The revealed signs of the procedural regime allow us to formulate its definition that characterizes the legal nature, essence and purpose in the regulation of legal activity.

The procedural and legal regime of legal activity is based on a certain combination of procedural and legal means and principles, a special procedure for procedural and legal regulation of activities of subjects and participants in the legal process, aimed at the legal and reasonable consideration and resolution of legal cases.


CONCLUSION


As a result of the theoretical and legal analysis of the approaches to understanding the procedural and legal regime, its nature, essence and purpose, the following conclusions can be drawn.


Firstly, the main purpose of the procedural regime is to regulate the activities of the subjects; under its influence, the activity takes on a procedural form, and the subjects and participants of the legal process - information about their status in the legal process, the procedural means that they can use while considering and resolving legal cases, possible measures of procedural coercion for violation of procedural norms, etc.

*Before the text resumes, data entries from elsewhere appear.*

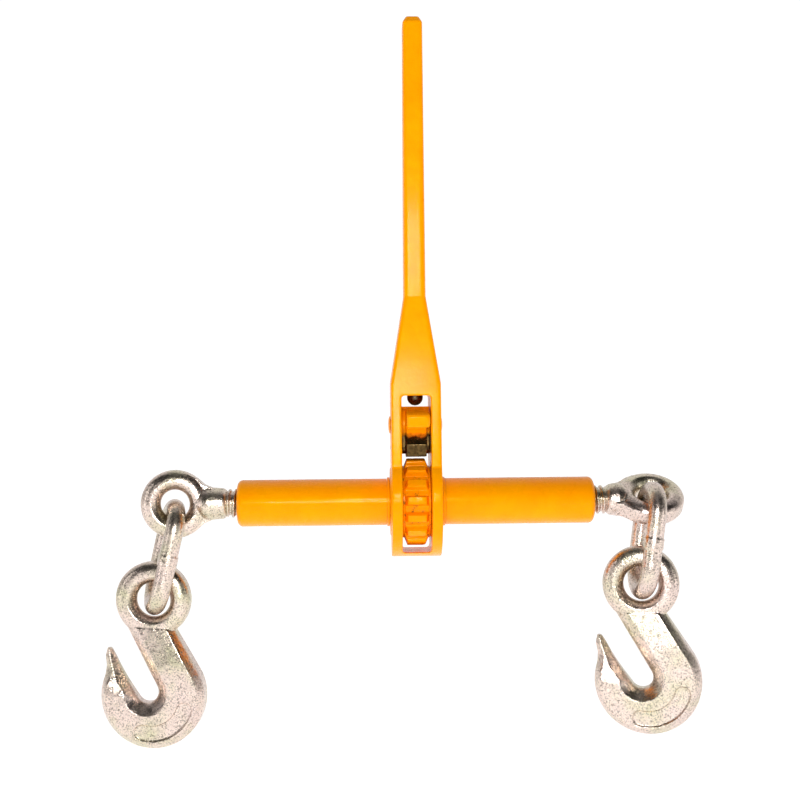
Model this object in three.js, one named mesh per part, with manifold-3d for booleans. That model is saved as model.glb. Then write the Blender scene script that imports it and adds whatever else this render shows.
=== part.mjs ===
// A ratchet load binder. A tubular barrel takes a left-hand eye bolt at one end and a
// right-hand one at the other. A housing forged in one with its handle holds the pawl that
// turns the barrel's gear, and each eye carries a chain link and a grab hook.
// Millimetres. +X runs along the barrel and +Z up the handle. The origin is where the
// barrel's axis crosses the middle of the gear.

import * as THREE from 'three';
import { mergeVertices } from 'three/addons/utils/BufferGeometryUtils.js';
import Module from 'manifold-3d';

const wasm = await Module();
wasm.setup();

// ---------------------------------------------------------------- driving dimensions

const DEG = Math.PI / 180;
const GAP = 0.3; // clearance between pieces that would touch

const BARREL_HALF = 127;
const BARREL_RADIUS = 16.6;
const BARREL_BORE = 12.3;
const MOUTH_RADIUS = 10.8;
const MOUTH_DEPTH = 19;

const HOUSING_RADIUS = 39; // of the two round cheeks, about the barrel
const HOUSING_HALF_WIDTH = 17.5;
const HUB_RADIUS = 24;
const HUB_HALF_WIDTH = 18.5;
const CREASE_Y = 29; // where the round cheeks turn into the paddle's flat faces
const CREASE_Z = 26;
const SLOT_HALF_WIDTH = 10.2;
const SLOT_BOTTOM = -34.5;
const SLOT_TOP = 76;
const PADDLE_TOP = 85;
const BAR_BASE = 146;
const HANDLE_TOP = 344;
const BAR_BASE_HALF = [7.7, 14]; // half width along X, half depth along Y
const BAR_TOP_HALF = [7, 11];
const FORGED_EDGE = 2.5;

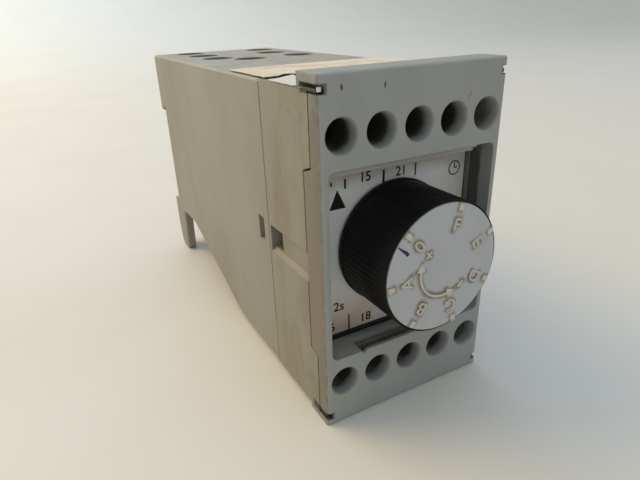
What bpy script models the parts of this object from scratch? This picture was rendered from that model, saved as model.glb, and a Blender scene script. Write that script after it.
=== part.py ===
"""A plug-in time relay for a 35 mm mounting rail, built as an assembly of separate pieces.

Run it with: blender --background --python part.py

The timer's own frame, used for every size below, starts at the lower left front corner of the
front cover: x runs to the right, y runs from the cover's face towards the rail, z runs up. One
empty carries all pieces, and moves that frame so that the world's origin is the centre of the
floor under the whole timer. Lengths are metres.
"""

import math

import bmesh
import bpy
from mathutils import Matrix, Vector

MM = 0.001
GAP = 0.3 * MM  # room left between two pieces that touch

# Overall sizes
WIDTH = 45.0 * MM
COVER_HEIGHT = 77.0 * MM
BODY_DEPTH = 123.0 * MM  # face of the cover to the back of the casing
BODY_BOTTOM = 1.5 * MM
BODY_TOP_INSET = 3.0 * MM  # the body's top lies this far below the cover's
WALL = 1.6 * MM
SEAM_Y = 26.0 * MM  # where the terminal block meets the rear casing

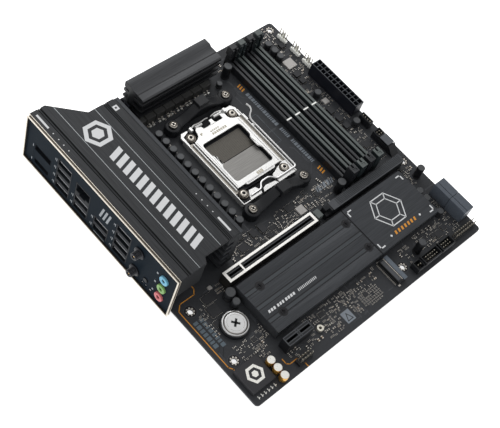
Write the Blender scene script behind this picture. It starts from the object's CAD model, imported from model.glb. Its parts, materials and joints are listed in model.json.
import json
import random
from math import cos, hypot, pi, radians, sin

import bmesh
import bpy
from mathutils import Matrix, Vector
from mathutils.geometry import tessellate_polygon


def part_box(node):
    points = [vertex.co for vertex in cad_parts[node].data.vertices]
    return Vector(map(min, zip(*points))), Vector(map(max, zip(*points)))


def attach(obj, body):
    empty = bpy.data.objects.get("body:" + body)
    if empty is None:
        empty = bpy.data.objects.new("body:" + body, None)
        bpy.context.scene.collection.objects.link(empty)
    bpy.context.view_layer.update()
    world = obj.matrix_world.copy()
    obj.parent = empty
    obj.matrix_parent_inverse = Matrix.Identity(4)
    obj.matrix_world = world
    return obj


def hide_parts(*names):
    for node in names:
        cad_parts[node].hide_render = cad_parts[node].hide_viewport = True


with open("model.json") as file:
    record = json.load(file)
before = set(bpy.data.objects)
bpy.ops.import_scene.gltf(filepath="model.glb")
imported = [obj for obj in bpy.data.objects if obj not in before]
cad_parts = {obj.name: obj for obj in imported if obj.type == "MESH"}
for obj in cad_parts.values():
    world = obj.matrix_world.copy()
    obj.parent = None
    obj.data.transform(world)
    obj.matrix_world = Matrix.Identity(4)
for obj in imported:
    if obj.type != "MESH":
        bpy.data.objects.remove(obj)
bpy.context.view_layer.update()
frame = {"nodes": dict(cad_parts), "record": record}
rng = random.Random(7)

MM = 0.001
# edges sharper than this are rounded and shaded as edges
EDGE_ANGLE = radians(38)
scene = bpy.context.scene
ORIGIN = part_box("pcb")[0]
BOARD_TOP = (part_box("pcb")[1].z - ORIGIN.z) / MM


def to_row(x, y, z):
    """A point in millimetres from the board's rear bottom corner, in the row frame."""
    return (ORIGIN.x + x * MM, ORIGIN.y + y * MM, ORIGIN.z + z * MM)


def limits(node):
    """A CAD node's box in board millimetres."""
    lo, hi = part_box(node)
    return [((a - o) / MM, (b - o) / MM) for a, b, o in zip(lo, hi, ORIGIN)]


# ---- materials

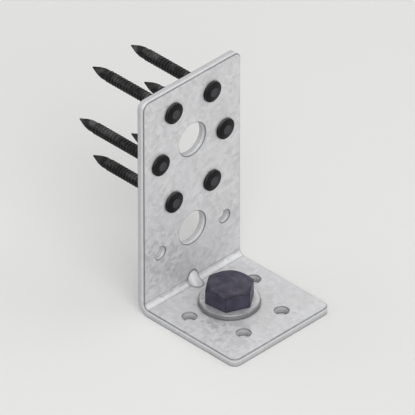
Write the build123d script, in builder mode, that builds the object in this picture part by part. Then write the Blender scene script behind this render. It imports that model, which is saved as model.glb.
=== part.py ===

Secondly, the procedural and legal regime is characterized by a special subjective composition and a specific goal - to ensure a special order (regulations, procedures) established by procedural norms, serving the legal and reasonable consideration and resolution of legal cases.


Thirdly, the procedural and legal regime is distinguished by a special structure, it includes procedural and legal means (procedural norms, relations, guarantees, procedural responsibility, etc.) that create a specific attitude of procedural and legal regulation of certain categories of legal cases and contribute to their legal and reasonable consideration and resolution.